Sounds pretty easy to me...

I hope you meant a *24* channel board


----------



## bwayhawk2002 (Sep 2, 2005)

Thanks for the advice guys...

It seems that there are going to be alot of cues, both for sound and lights. That, and it appears, they upgraded just recently to an 8 channel board.

There are going to be lots of cues in this show.

Thanks again for your helps guys.


----------



## Foxinabox10 (Sep 2, 2005)

So did you really mean a 2 channel sound board the first time?


----------



## bwayhawk2002 (Sep 20, 2005)

Foxinabox10 said:


> So did you really mean a 2 channel sound board the first time?



It is a 8 channel sound board, but only 2 of the channels are being used. There are a lot of sound and light cues being used in this show........small theatre, complicated tech....go figure.


----------



## avkid (Sep 20, 2005)

An 8 channel board!
"Wow, something I can relate to (except ours is a box!)


----------



## Dustincoc (Oct 9, 2006)

I'm running into this type of situation next month during our yearly 24-hour projects(more on that later). We have a ETC 24/48 Light board and an old Soundcraft 24 channal K1 mixer. They are located at opposite ends of the booth(about 20-30 feet apart). I have no idea who's going to decide to volunteer for the crew on it. Last year I was alone but the sound desk was our with one of our very rare tour show(2 Stops). 

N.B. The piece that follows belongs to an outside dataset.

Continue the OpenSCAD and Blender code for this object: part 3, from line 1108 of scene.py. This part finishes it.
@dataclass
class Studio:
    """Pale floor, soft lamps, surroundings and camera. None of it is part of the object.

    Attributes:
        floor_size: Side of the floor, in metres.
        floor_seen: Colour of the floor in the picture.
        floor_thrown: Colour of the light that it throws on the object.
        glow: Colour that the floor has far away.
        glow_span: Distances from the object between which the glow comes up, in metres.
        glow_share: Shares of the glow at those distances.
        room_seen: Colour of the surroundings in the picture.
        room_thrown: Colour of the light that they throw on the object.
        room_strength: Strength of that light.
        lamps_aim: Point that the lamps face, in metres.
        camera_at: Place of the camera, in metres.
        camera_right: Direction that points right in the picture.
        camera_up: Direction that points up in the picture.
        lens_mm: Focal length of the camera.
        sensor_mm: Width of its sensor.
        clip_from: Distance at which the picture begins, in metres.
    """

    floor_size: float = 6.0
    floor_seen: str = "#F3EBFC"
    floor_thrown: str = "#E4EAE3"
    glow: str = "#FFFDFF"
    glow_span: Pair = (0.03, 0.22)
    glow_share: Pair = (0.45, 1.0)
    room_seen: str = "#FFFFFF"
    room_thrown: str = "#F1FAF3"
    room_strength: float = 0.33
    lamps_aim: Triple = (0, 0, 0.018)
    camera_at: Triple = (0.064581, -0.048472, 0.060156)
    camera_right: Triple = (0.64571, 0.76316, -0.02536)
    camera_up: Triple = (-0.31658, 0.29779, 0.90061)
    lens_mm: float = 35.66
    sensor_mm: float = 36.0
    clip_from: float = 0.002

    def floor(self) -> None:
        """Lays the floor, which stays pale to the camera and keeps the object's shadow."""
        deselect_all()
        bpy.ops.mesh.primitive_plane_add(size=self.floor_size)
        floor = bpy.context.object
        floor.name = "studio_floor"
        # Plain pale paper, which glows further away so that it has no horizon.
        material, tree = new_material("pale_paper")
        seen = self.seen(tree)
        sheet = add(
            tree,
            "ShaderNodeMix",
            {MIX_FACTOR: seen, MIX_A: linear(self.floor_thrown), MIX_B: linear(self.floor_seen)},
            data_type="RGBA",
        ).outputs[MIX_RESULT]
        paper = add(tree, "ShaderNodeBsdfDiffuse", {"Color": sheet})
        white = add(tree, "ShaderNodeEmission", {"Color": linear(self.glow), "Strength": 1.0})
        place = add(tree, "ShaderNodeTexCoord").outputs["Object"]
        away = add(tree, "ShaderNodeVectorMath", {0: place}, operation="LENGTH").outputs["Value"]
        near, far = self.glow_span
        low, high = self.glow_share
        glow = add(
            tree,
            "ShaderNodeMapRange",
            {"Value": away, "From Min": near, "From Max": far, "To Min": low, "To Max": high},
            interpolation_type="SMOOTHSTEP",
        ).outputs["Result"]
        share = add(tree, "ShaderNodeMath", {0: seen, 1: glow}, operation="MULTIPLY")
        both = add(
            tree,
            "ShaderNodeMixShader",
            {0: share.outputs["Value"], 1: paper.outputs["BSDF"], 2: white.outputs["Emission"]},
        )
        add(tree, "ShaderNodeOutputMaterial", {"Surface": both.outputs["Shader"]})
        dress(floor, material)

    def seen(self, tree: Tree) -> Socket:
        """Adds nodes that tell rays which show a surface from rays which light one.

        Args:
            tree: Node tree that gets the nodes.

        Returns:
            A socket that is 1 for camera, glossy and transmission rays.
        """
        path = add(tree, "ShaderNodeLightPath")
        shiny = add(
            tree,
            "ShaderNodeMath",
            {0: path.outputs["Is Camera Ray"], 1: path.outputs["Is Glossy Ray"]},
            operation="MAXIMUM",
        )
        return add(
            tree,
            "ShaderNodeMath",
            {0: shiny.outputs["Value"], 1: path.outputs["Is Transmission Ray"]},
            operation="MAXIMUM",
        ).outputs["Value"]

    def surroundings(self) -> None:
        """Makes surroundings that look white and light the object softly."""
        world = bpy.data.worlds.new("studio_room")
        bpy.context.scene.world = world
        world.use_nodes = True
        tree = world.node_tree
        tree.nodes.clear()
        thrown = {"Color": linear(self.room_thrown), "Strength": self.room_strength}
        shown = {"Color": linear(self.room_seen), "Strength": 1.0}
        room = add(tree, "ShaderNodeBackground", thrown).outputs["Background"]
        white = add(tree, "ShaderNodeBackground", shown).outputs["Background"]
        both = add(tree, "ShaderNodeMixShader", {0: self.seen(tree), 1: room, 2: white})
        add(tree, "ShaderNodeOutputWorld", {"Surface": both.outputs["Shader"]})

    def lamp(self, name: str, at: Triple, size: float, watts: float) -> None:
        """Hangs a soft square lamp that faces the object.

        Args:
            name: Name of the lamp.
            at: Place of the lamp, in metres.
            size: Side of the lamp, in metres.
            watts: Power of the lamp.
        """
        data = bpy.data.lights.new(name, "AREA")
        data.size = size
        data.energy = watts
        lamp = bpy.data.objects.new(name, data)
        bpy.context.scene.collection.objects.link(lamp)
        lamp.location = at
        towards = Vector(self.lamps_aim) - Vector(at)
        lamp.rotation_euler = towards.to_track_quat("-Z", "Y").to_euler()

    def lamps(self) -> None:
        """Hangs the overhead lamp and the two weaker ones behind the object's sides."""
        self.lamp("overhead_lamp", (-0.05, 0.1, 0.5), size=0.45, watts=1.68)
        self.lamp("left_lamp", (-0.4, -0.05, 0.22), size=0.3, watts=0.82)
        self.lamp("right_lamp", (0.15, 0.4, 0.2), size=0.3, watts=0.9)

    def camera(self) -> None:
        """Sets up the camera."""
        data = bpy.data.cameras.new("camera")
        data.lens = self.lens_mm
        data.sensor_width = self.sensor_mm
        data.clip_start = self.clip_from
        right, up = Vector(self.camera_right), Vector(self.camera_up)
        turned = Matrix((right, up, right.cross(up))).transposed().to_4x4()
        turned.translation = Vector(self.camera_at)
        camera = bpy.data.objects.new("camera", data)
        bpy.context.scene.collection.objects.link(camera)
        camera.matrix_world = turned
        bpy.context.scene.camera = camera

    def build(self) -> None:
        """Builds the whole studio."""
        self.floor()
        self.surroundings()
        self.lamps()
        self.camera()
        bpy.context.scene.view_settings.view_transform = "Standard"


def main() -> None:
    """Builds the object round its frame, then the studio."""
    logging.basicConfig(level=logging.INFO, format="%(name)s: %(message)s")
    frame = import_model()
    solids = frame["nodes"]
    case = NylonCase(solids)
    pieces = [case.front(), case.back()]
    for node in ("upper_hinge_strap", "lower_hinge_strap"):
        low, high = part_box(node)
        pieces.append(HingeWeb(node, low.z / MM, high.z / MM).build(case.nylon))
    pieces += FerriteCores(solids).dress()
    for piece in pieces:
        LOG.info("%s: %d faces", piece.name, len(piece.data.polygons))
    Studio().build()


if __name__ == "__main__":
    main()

The 24 hour Project is a challange for anyone who want to participate to write and produce a one act in a 24 hour period. Anyone who wants to be involved meets in the Theatre at 8 pm where the actors are divided up into groups(of varying size) and given a playwright and and Stage manager. Then the theme for the project is announced(this prevents people from writting plays beforehand). The playwrights then go to work writting until 7 AM when the script is turned to the stage manager who goes to work with the director producing ther play. Each Groups is also given a time in the afternoon where they can come in and rehearse(Tech and Dress all rolled into one) the play in the theatre. At 7:30 that night the house opens and the plays begin at 8.

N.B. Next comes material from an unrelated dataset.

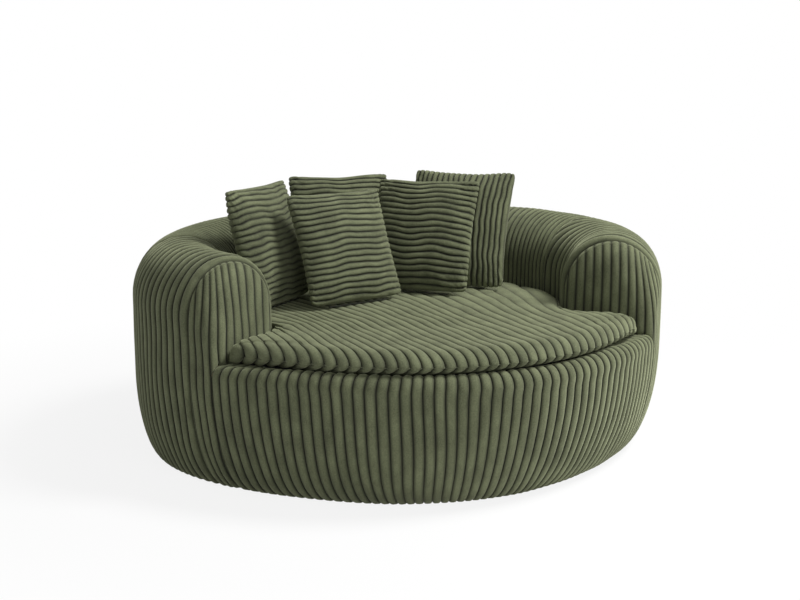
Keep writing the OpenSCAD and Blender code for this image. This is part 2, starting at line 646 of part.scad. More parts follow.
pillow_cover(4);  // pillow_5_cover
pillow_fill(4);  // pillow_5_fill
pillow_zip(4);  // pillow_5_zip
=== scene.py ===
"""Round lounge chair in wide-ribbed corduroy: a C-shaped roll that is arms and back in one,
a drum base, a loose seat cushion and five loose pillows. Metres, front faces -Y, up is +Z."""
import json

import bmesh
import bpy
import numpy as np
from mathutils import Matrix, Vector


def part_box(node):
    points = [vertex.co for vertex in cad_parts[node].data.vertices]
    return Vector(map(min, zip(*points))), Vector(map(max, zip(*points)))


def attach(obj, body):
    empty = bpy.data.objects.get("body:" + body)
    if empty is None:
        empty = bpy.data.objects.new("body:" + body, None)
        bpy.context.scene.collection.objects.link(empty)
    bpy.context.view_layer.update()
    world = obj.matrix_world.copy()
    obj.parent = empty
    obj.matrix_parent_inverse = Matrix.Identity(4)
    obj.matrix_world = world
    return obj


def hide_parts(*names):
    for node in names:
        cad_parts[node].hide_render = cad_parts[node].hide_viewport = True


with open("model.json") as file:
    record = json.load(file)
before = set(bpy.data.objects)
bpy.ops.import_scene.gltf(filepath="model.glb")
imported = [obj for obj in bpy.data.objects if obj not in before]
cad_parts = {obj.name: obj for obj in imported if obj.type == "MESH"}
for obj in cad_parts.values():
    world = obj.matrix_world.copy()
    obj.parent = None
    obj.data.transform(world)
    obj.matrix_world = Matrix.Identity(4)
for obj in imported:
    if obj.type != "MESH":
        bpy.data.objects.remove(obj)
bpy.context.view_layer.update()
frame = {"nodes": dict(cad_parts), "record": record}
scene = bpy.context.scene
scene.view_settings.view_transform = "Standard"

# Camera at the photograph's place
AZIMUTH, ELEVATION = np.radians(-17.172), np.radians(13.164)
TARGET, DISTANCE = Vector((0, 0, 0.32)), 4.572
LENS, SHIFT_X, SHIFT_Y = 67.29, -0.0026, 0.0478
back = Vector((np.sin(AZIMUTH) * np.cos(ELEVATION), -np.cos(AZIMUTH) * np.cos(ELEVATION), np.sin(ELEVATION)))
camera_data = bpy.data.cameras.new("camera")
camera_data.lens = LENS
camera_data.sensor_width = 36
camera_data.shift_x = SHIFT_X
camera_data.shift_y = SHIFT_Y
camera = bpy.data.objects.new("camera", camera_data)
camera.location = TARGET + DISTANCE * back
camera.rotation_euler = (-back).to_track_quat("-Z", "Y").to_euler()
scene.collection.objects.link(camera)
scene.camera = camera

# Sizes of the chair, the same as the solids'
HALF_W, HALF_D, ROLL_H, DECK_Z = 0.8, 0.74, 0.645, 0.37
SHOULDER_PULL, CUT_TURN = 0.045, 11
TUCK_SIDE, TUCK_MORE, TUCK_H, TUCK_MORE_H = 0.08, 0.075, 0.28, 0.115
HEM_Z, FLANGE_Z, FLANGE_W = 0.002, 0.0102, 0.045
HEM_CURL_Z, HEM_CURL_W, HEM_TURN_W, HEM_LIFT = 0.013, 0.02, 0.006, 0.001
EDGE_R, FRONT_FOLD = 0.03, 0.08
ROLL_W, ROLL_TOP_H = 0.293, 0.159
NOSE_START, NOSE_END, FACE_SEAM, BACK_SEAM, PANEL_SEAM = -22, -32, -25.5, 12, 66
TUCKED_Z = 0.324
RIB, BED, END_BED = 0.03, 0.0018, 0.0006
PROUD, PROUD_INSIDE = 0.006, 0.002
FLOOR_CLEAR, COVER_T, WELD = 0.0008, 0.001, 0.00005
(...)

As a tech, I normally attend the meeting the night before, then go to work designing whatever lighting I think will be needed for the production. At 7 Am I get into the Theatre and begin hang and Focus as well as set up the Cans system and program the Light Board. Begginning around Noon, The groups start coming in for there rehearsal in the theatre where final ajdustments are made.


----------